━━ Data extract
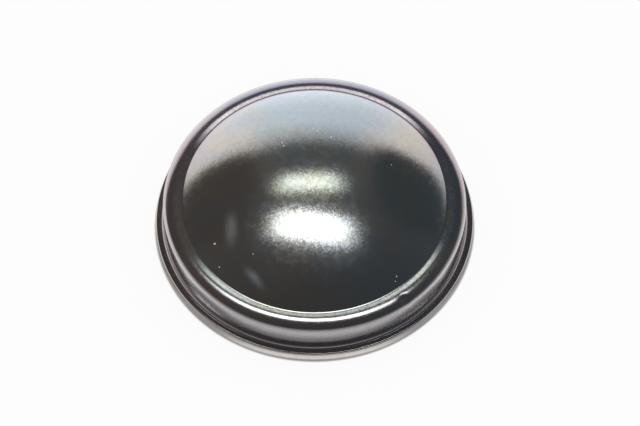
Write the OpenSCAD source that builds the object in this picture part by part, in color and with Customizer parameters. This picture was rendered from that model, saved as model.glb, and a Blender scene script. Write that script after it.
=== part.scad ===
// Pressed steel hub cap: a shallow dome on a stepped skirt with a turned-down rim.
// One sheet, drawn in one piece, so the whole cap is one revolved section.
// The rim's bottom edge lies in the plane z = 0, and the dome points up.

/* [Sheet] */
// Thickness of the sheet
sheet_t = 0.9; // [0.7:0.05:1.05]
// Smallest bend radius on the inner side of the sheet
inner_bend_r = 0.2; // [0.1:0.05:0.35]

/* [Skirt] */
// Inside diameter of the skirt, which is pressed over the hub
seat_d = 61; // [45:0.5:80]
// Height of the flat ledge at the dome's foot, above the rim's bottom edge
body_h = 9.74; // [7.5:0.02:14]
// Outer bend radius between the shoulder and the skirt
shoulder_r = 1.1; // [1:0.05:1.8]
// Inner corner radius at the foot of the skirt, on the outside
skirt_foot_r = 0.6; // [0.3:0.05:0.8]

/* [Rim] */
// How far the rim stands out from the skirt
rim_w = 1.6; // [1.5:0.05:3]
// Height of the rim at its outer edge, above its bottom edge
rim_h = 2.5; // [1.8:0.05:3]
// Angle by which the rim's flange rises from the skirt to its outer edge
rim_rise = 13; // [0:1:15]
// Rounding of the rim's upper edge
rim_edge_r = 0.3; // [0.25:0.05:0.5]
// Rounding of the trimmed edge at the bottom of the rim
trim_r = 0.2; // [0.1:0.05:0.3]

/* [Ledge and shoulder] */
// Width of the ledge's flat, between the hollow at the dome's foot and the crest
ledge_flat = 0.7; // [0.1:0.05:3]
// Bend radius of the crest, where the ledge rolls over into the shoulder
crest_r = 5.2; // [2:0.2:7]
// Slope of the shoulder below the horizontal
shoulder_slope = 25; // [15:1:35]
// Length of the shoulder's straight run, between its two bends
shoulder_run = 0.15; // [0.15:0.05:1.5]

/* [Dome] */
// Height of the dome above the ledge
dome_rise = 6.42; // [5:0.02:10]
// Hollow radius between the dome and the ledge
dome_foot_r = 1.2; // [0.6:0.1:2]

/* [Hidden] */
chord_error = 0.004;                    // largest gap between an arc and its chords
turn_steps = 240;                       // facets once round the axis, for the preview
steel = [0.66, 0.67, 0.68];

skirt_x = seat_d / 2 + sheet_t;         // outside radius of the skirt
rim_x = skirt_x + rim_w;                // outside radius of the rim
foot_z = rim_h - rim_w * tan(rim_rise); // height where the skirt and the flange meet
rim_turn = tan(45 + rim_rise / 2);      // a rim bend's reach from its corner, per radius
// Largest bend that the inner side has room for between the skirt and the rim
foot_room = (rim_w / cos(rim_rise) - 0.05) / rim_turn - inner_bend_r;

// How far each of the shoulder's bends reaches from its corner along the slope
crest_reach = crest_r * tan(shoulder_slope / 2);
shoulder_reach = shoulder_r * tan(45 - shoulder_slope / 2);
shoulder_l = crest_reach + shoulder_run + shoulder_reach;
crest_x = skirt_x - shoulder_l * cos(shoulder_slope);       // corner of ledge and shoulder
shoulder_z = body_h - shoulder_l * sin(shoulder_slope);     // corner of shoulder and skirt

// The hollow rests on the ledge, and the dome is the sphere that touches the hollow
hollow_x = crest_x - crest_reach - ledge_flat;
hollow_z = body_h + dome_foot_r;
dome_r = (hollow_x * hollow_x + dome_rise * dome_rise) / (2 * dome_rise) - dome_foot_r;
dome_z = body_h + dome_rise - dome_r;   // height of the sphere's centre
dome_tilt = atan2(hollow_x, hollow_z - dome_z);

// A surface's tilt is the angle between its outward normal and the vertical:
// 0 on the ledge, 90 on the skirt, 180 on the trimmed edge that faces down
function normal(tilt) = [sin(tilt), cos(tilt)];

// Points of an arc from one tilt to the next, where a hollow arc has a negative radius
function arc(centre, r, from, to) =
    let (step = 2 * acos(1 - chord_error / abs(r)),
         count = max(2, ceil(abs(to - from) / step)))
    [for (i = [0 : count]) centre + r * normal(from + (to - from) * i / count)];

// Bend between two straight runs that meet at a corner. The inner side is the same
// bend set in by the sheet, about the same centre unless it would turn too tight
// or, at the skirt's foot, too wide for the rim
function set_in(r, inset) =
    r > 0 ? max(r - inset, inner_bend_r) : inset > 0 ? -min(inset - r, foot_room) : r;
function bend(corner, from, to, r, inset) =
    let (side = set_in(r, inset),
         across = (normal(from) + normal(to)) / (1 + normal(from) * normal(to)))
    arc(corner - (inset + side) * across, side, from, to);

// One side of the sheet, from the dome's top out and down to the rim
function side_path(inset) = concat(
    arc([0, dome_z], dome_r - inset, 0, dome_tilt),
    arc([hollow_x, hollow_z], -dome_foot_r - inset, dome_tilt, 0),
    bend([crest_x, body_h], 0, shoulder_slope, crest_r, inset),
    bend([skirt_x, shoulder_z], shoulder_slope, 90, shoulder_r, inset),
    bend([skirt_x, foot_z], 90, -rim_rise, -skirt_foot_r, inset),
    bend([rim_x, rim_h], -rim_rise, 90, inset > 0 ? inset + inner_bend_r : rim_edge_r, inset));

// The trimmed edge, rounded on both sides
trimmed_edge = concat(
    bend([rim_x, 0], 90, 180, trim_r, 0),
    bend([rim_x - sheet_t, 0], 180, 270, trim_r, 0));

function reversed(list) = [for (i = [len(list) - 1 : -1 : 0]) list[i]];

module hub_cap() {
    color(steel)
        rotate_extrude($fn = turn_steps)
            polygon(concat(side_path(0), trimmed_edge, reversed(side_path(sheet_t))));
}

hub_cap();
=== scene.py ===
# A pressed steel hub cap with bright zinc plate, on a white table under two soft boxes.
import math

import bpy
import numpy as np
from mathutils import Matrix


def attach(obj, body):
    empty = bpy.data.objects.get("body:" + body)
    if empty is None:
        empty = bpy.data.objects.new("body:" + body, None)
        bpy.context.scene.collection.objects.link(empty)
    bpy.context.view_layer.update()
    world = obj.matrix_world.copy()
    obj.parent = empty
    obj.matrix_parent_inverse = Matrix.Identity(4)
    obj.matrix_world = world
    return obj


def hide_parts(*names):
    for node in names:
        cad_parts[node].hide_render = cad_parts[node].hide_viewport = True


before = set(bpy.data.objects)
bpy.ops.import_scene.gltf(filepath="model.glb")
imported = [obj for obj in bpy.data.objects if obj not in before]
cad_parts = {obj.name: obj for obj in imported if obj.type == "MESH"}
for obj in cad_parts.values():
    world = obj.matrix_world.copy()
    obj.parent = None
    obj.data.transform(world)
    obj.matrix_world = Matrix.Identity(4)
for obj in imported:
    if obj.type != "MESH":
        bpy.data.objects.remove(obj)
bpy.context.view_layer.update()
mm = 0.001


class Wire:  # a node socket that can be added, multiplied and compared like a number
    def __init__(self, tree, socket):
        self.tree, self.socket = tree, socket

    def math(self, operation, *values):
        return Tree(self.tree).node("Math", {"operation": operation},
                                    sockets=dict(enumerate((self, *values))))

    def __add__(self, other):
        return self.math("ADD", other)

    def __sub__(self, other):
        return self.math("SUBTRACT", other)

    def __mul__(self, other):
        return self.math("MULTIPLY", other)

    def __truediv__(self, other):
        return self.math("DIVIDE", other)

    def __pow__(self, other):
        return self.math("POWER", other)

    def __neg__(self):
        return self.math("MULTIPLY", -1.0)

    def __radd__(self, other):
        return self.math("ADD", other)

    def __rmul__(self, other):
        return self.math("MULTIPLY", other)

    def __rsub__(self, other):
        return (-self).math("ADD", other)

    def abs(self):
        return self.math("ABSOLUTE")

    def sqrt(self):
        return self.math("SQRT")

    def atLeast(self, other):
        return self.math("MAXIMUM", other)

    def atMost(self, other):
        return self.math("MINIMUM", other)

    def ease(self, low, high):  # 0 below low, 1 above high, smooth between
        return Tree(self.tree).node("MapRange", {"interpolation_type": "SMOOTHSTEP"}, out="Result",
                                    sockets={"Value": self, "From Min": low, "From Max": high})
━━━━
### Task statement
Transcribe the lines beginning at the one that contains "function reversed(list) = [for" and ending at the one that contains "before = set(bpy.data.objects)", with nothing added or left out.

### Reply
function reversed(list) = [for (i = [len(list) - 1 : -1 : 0]) list[i]];

module hub_cap() {
    color(steel)
        rotate_extrude($fn = turn_steps)
            polygon(concat(side_path(0), trimmed_edge, reversed(side_path(sheet_t))));
}

hub_cap();
=== scene.py ===
# A pressed steel hub cap with bright zinc plate, on a white table under two soft boxes.
import math

import bpy
import numpy as np
from mathutils import Matrix


def attach(obj, body):
    empty = bpy.data.objects.get("body:" + body)
    if empty is None:
        empty = bpy.data.objects.new("body:" + body, None)
        bpy.context.scene.collection.objects.link(empty)
    bpy.context.view_layer.update()
    world = obj.matrix_world.copy()
    obj.parent = empty
    obj.matrix_parent_inverse = Matrix.Identity(4)
    obj.matrix_world = world
    return obj


def hide_parts(*names):
    for node in names:
        cad_parts[node].hide_render = cad_parts[node].hide_viewport = True


before = set(bpy.data.objects)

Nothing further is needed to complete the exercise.